There's an indication of some kind of mighty burden to the band by saying that, either it is realized or not. And it seems as if the band should compete with themselves.

But when the first sound flows out from the speakers and can be heard clearly in the opening track, the title track "Fear of the Blank Planet", which is followed by crisp guitar arpeggio, and then taken over by gradually-growing-faster groovy rhythm, every imagination about unmatched expectation disappeared just like that. Not only it, confirmly, is porcupine tree's signature sound. More than that, what can instantly being sensed is that the band delivers once again irresistible, intelligent, intense and awesome music.

And that's definitely true. Throughout the album, there's always melody, sounds, rhythm, and also space textures that make each transition from one song to another flows like one's driving in a freeway. Even small contributions from Rush guitarist Alex Lifeson and King Crimson guitarist Robert Fripp --both are respected professor in the progressive rock landscape --also has the capabilities to strike a deep chord with the listeners. Each of the six songs --totally clocking in at less than 60 minutes --can be enjoyed on first listen. To dive further, and to absorb every aspect the band's offerings, what's needed are only patience and willingness to understand the kind of problem the band addressed.

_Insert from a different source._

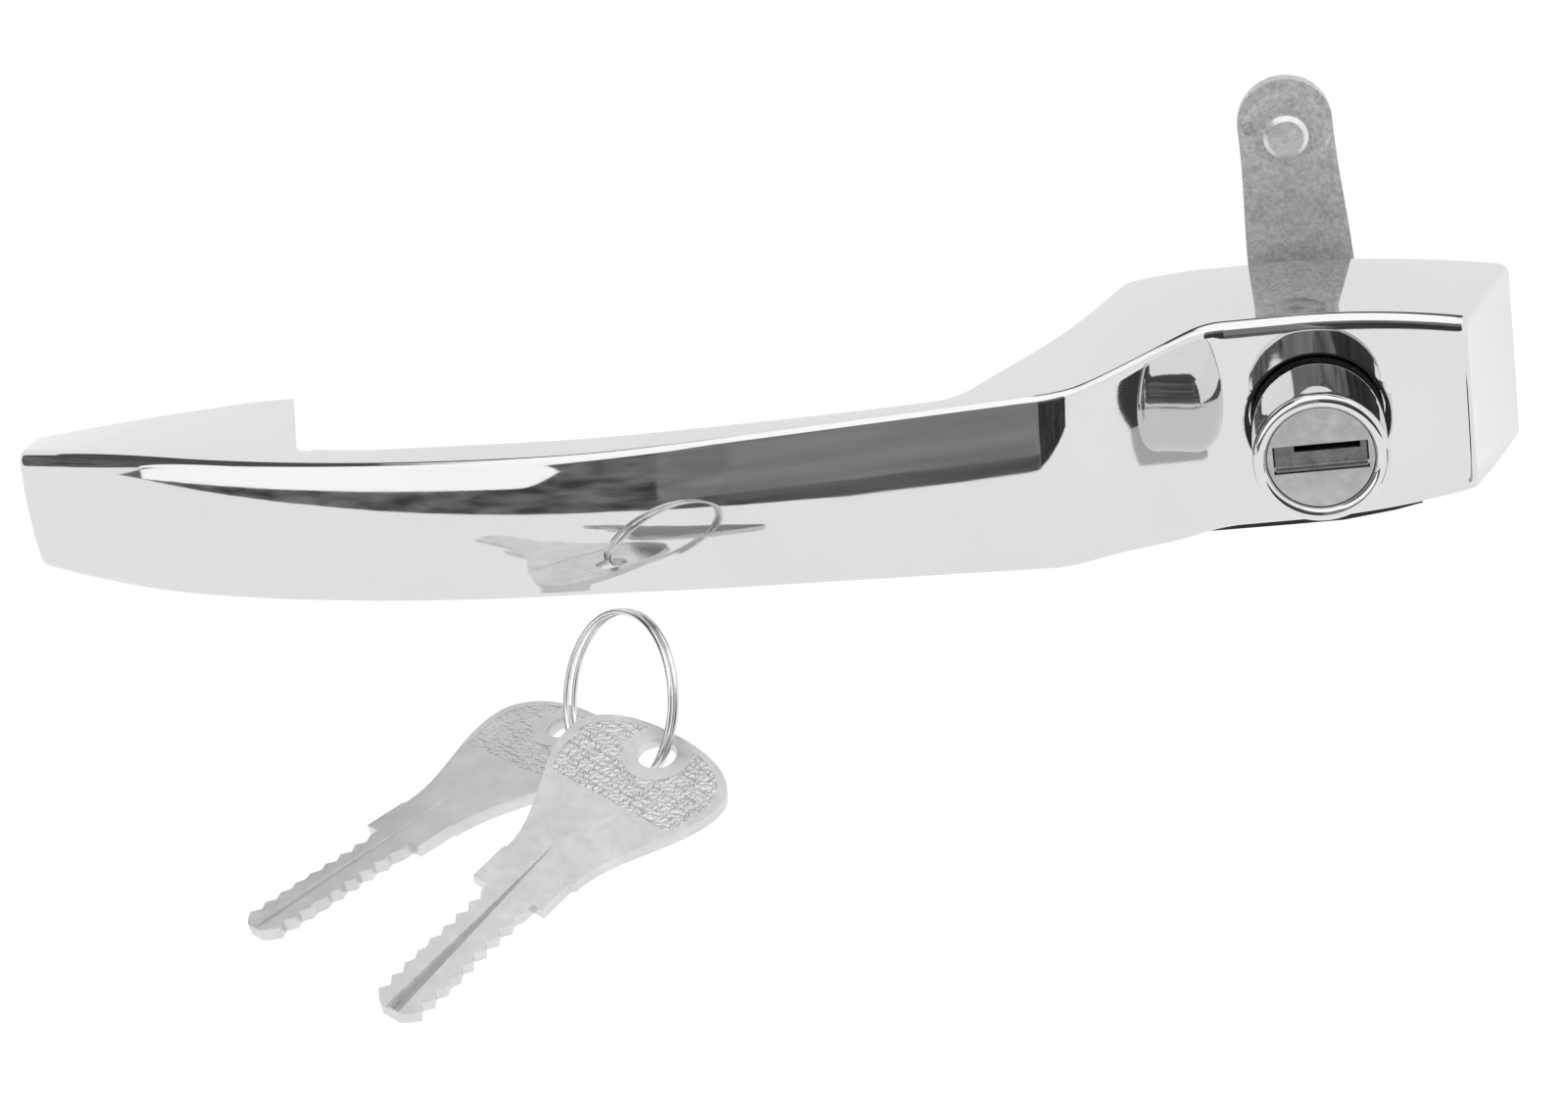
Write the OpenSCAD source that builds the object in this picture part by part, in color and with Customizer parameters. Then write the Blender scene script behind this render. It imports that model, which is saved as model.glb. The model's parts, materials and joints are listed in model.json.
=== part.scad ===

Among them is concerning the bleak future for kids whose life is dominated by computers and MTV. The band deliver it in the song titled "Anesthetized". At nearly 18 minutes, this epic is a journey across imaginary manacing atmosphere. It started with the twinkling opening where Steve Wilson's plaintive vocals intensify his brooding lyrics before reaching majestic peaks of devastating sonic grandeur. It's easily the best track.

Like the band previous efforts, from each phase of development since releasing "On the Sunday of Life (1991), this latest output still combines rock, psychedelia and ambient elements. And with the injection of metal sounds, as it has been doing more recently, the band stretch a proper canvas on which they paint gloomy colors that represent the choosen theme.